Synchronizing very large folder structures

backuprsyncsynchronizationunison

We have a folder structure on our intranet which contains around 800,000 files divvied up into around 4,000 folders. We need to synchronize this to a small cluster of machines in our DMZs. The depth of the structure is very shallow (it never exceeds two levels deep).

Most of the files never change, each day there are a few thousand updated files and 1-2 thousand new files. The data is historical reporting data being maintained where the source data has been purged (i.e. these are finalized reports for which the source data is sufficiently old that we archive and delete it). Synchronizing once per day is sufficient given that it can happen in a reasonable time frame. Reports are generated overnight, and we sync first thing in the morning as a scheduled task.

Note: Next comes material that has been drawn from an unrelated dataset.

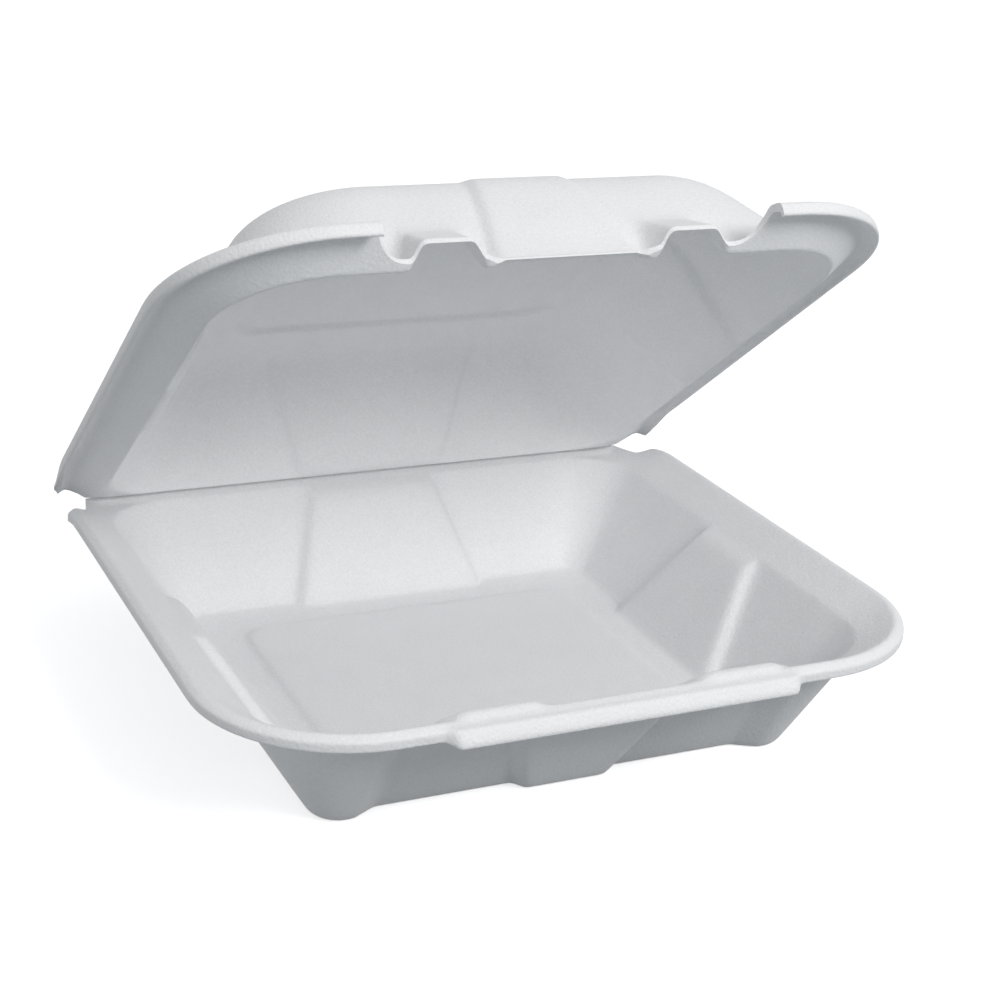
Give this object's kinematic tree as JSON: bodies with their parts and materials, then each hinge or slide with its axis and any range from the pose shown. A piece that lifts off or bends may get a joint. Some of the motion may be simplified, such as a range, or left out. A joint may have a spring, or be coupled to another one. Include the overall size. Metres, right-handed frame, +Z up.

Obviously since so few of the files change on a regular basis, we can benefit greatly from incremental copy. We have tried Rsync, but that can take as long as eight to twelve hours just to complete the "building file list" operation. It's clear that we are rapidly outgrowing what rsync is capable of (12 hour time frame is much too long).

We had been using another tool called RepliWeb to synchronize the structures, and it can do an incremental transfer in around 45 minutes. However it seems we've exceeded its limit, it has started seeing files show up as deletes when they are not (maybe some internal memory structure has been exhausted, we're not sure).

Has anyone else run into a large scale synchronization project of this sort? Is there something designed to handle massive file structures like this for synchronization?

Best Answer

If you can trust the filesystem last-modified timestamps, you can speed things up by combining Rsync with the UNIX/Linux 'find' utility. 'find' can assemble a list of all files that show last-modified times within the past day, and then pipe ONLY that shortened list of files/directories to Rsync. This is much faster than having Rsync compare the metadata of every single file on the sender against the remote server.

In short, the following command will execute Rsync ONLY on the list of files and directories that have changed in the last 24 hours: (Rsync will NOT bother to check any other files/directories.)

find /local/data/path/ -mindepth 1 -ctime -0 -print0 | xargs -0 -n 1 -I {} -- rsync -a {} remote.host:/remote/data/path/.

In case you're not familiar with the 'find' command, it recurses through a specific directory subtree, looking for files and/or directories that meet whatever criteria you specify. For example, this command:

find . -name '\.svn' -type d -ctime -0 -print

will start in the current directory (".") and recurse through all sub-directories, looking for:

  • any directories ("-type d"),
  • named ".svn" ("-name '.svn'"),
  • with metadata modified in the last 24 hours ("-ctime -0").

It prints the full path name ("-print") of anything matching those criteria on the standard output. The options '-name ', '-type ', and '-ctime ' are called "tests", and the option '-print' is called an "action". The man page for 'find' has a complete list of tests and actions.

If you want to be really clever, you can use the 'find' command's '-cnewer ' test, instead of '-ctime ' to make this process more fault-tolerant and flexible. '-cnewer' tests whether each file/directory in the tree has had its metadata modified more recently than some reference file. Use 'touch' to create the NEXT run's reference file at the beginning of each run, right before the 'find... | rsync...' command executes. Here's the basic implementation:

#!/bin/sh
curr_ref_file=`ls /var/run/last_rsync_run.*`
next_ref_file="/var/run/last_rsync_run.$RANDOM"
touch $next_ref_file
find /local/data/path/ -mindepth 1 -cnewer $curr_ref_file -print0 | xargs -0 -n 1 -I {} -- rsync -a {} remote.host:/remote/data/path/.
rm -f $curr_ref_file

This script automatically knows when it was last run, and it only transfers files modified since the last run. While this is more complicated, it protects you against situations where you might have missed running the job for more than 24 hours, due to downtime or some other error.